Dick in his labors as a City employee certainly helped “keep the city’s heart.” He did this in his work for the betterment of race relations at the Commission on Human Relations, in his work dealing with police complaints for the Model Cities Program in Uptown, and in his work at the Board of Election Commissioners helping to conduct fair elections.
A different Chicago author, doing background research for a novel, once interviewed Dick in his Model Cities office in Uptown. The result in part was a fictional character named George Duffy. A passage in the novel about Duffy, if not the rest of Duffy’s profile, surely describes Dick.
“… George knew Uptown like the back of his hand. Duffy roamed Uptown and made peace with problems…”
Sandy Bowe wrote me a nice note about Dick’s political acumen and care for others. Sandy said: “I respected Dick for his insight into city politics and his concern for the underprivileged.”
Dick was a committed political soldier ever since he started working for the City when Richard J. Daley’s was mayor. His political enthusiasm and loyalty could never have been in doubt.

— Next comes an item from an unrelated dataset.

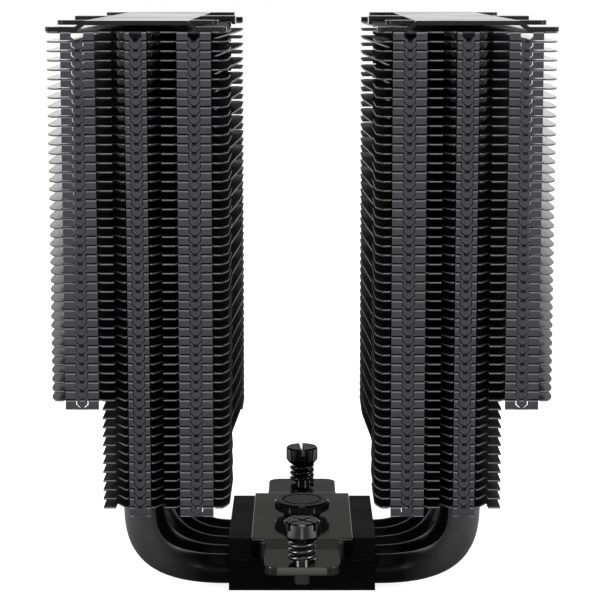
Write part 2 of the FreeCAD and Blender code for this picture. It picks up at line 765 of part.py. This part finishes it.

For instance, I was astounded to learn that he had offered to resign his position with the Board of Election Commissioners when he found out I was going to run as an independent Democrat against a Daley- endorsed candidate for 43rd Democratic Ward Committeeman.
With his enthusiasm for the political arena, it’s not surprising that he and his second wife Greta Edwards both enjoyed a deep immersion in neighborhood affairs during their time together.
Books Beyond his work for the City, Dick had a deep interest not just in Chicago and its history, but in the history of our times. Born in a pre-digital era, he satisfied these interests through a lifelong consumption of historical novels, histories and biographies.
When Anson and I recently went through the many books filling the bookcases in his apartment, I was struck by the sheer range and volume of his reading.
One result of Dick’s reading is that no one ever got bored talking to him. Having consumed such an expansive array of facts over a lifetime, Dick was ready to rock and roll when the time called for it.
Walter Heffron touched on this when he recently emailed me to regret that health limitations prevented him from joining us. He recalled this conversation with Dick.
“I last talked with him at Kathy Bowe’s memorial. In our discussion about family, I happened to mention my father’s middle name was Salisbury, on which he expounded at length from his extensive knowledge.”
And Ann Heffron observed in a note to me:
“Dick was such a unique individual or a ‘character’ as Grandma Lynch used to say. He was quite the raconteur, and his political stories were most informative, and sometimes very amusing.”
On the other side of the coin, Tony Bowe made me laugh out loud when he wrote,
“I have many fond memories of fascinating conversations with him. He was ahead of his time: a conspiracy theorist before it became commonplace!”
The only two other family members I recall satisfying their intellectual curiosity by reading so extensively were my uncle Gus Bowe, my father’s brother, and my uncle John Casey, my mother’s brother-in-law and a cousin of my father’s. God rest these two literate souls, as well as Dick’s.
Reflecting on Dick’s penchant for reading, permit me to offer a final prayer. Please bow your heads.
“Dear Lord, if you can see your way clear, issue Dick a library card. Also Lord, while I’m thinking of it, please waive his late return fees – in perpetuity. Amen.”
Toast – Bill Bowe
Now, I’d like you to all join me by looking out at Dick’s favorite body of water and raising a glass in his memory. Our mother’s favorite toast celebrated HEW, the cabinet department created by President Eisenhower in 1953, boringly renamed in 1979 as the Department of Health and Human Services.
To our mother’s favorite HEW toast I have added a suffix to recognize Dick’s passing. “To Richard Bowe: And to his Health, Education and Welfare in the great beyond.”
Anson will now offer some thoughts about his dad, followed by his sister Alex, Stella Machado, and any of you who might wish to recall something of your own about Dick. Anson.